Its popularity has had an impact on Molson’s bottom line.
Meanwhile, in the third quarter, while the product category over all was down about 1 per cent, the company has seen the Molson Canadian beer brand gain market share. (The company would not disclose more detail on the change in market share; in the beer category, any gained ground is generally hard won so that even a modest percentage increase is a sign of relative success.)
Now, the storytelling style that has picked up speed online is rubbing off on Molson’s TV campaign. For this ad, the agency sent the friends and a red fridge similar to the one in its summer campaign on a three-day journey. They travelled by plane, truck, boat and even horse-drawn cart to surprise Morgan on his doorstep; a reunion complete with hearty bro hugs and even a few tears.
The fridge was stocked with smaller, 625-millilitre versions of the “victory bottle” Molson introduced during the Vancouver Olympics in 2010. The larger version of the bottle was present for the on-ice celebration by Canada’s women’s hockey team after winning gold, and Molson has brought it out since then for special occasions such as the Grey Cup and Juno awards; this is the first time the company is making them available for sale.
The new ad introduces the smaller victory bottles, but moreover it is meant to stir national pride linked to the brand in preparation for the Winter Games.
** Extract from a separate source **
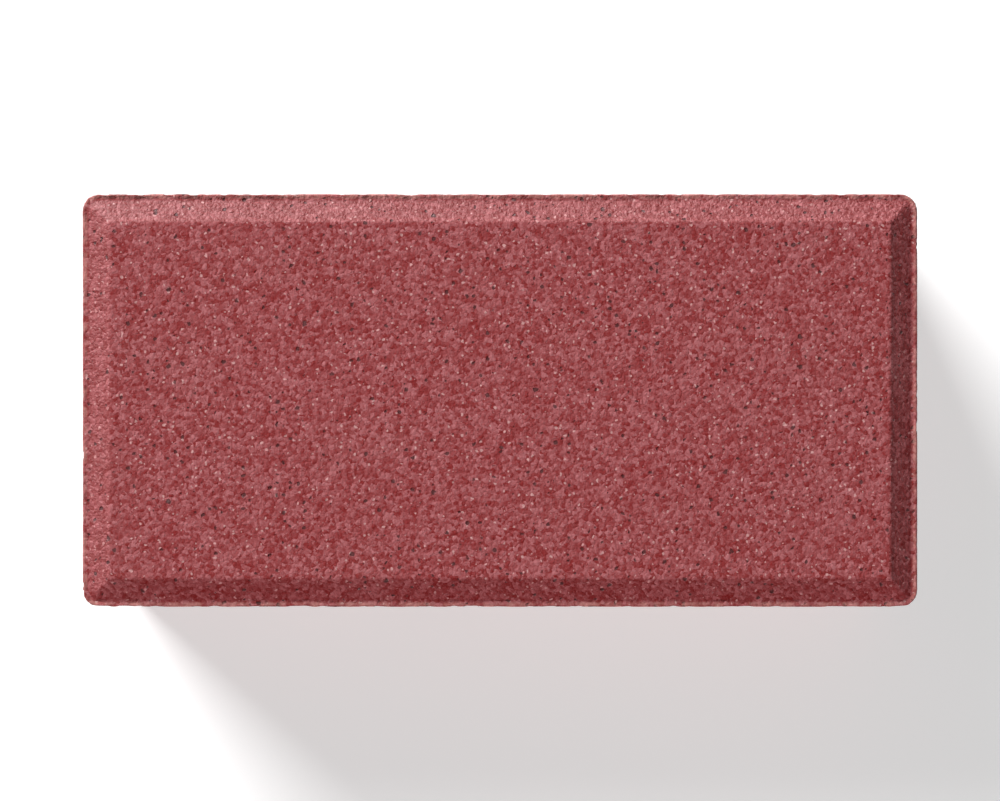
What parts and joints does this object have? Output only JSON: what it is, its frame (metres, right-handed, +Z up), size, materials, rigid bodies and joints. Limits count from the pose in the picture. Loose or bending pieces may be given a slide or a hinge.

A sequel to the spot (details are still a secret) will air closer to the Games.
“We want it to feel weird, or even wrong, to have another brand of beer in your hand during the Olympics,” Mr. Starkman said.
Travelling fridges will soon be on their way to Sochi, Russia, where Molson will use them for further marketing: Back home, Molson will host contests to win a fridge signed by Team Canada athletes. It’s part of a plan to keep Canadians engaged during a Winter Games that will not be as easy for advertisers as Vancouver.
“Sochi is going to be a very different experience for Canadians,” Mr. Bigioni said. “It’s thousands of kilometres away in different time zones. Our challenge is to make people feel connected.”